Saturday, 10 October 2015

England 2 Estonia 0

Match 30/15/1235 - Friday, 9th October 2015 - European Championship Q

England (1) 2 Walcott 45, Sterling 85
Estonia (01) 0
Attendance: 75,427

Entrance: £40
Programme: £6
Mileage: 100/1,889

Match Report

When grown men are reduced to flicking elastic bands to occupy themselves, you can safely assume the entertainment on offer is pretty damn awful. Using the old cliche, watching paint dry would have been a far preferable use of 90 minutes of my time.

This qualifying campaign will be my last as a member of the England Supporters Club, a membership that I've retained since before 1996 and the days when it was simply known as the England Travel Club. As a football team, England can only beat what is put before them and there is little room for complaint against a side carrying a perfect record going into their last fixture.

But UEFA and FIFA's desire to expand their competitions has diluted qualifying and meaningful games are becoming a rarity. Since Wembley reopened back in 2007, there have only been two such games both against Croatia and to a lesser extent, those against Montenegro and Poland in the last campaign.

England's sole threat in this group was Switzerland and when they were beaten in Berne in the opening match, the rest was a foregone conclusion.

I've made it no secret on this blog that I've long since fell out of love with Wembley. Thugs, drunks and lousy matches have turned it into an expensive chore.

The match itself did nothing more than prove my point. England won without breaking sweat. It took 30 minutes for Joe Hart to lay a glove on the ball and the biggest question mark against the home side was that they took 45 minutes to open the scoring.

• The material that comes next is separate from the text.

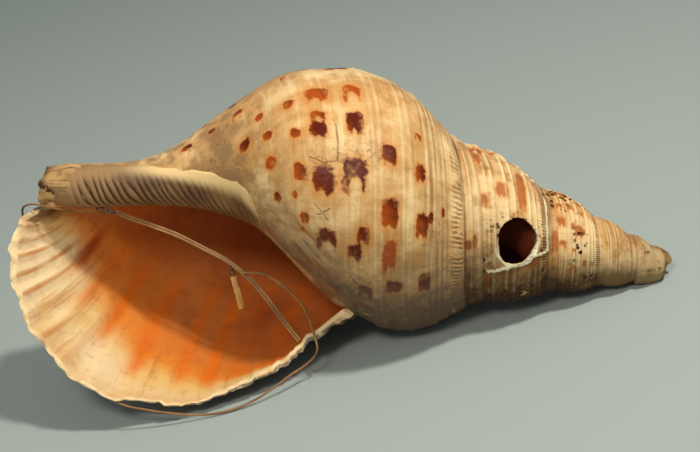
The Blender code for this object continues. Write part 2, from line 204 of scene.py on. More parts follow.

A big plus was Ross Barkley, whose pass opened up the Estonians for Theo Walcott to break the offside trap and open the scoring.

Two rows in front, one couple wandered in with just 15 minutes of the first half remaining and departed after 15 of the second. By the 70th minute people were leaving in their droves and when I picked a random 82nd minute to leave, somebody in front said "turn the lights out when you go".

That 82nd minute departure meant I missed Alex Oxlade-Chamberlain's goal, but only having 20,000 in front of me in the queue for the tube rather than 75,000 made it worthwhile.

I'll continue to take in England games when, or more likely if, they are worthwhile. I just won't have the pressure of caps for tournaments to come in Russia and Qatar to worry about.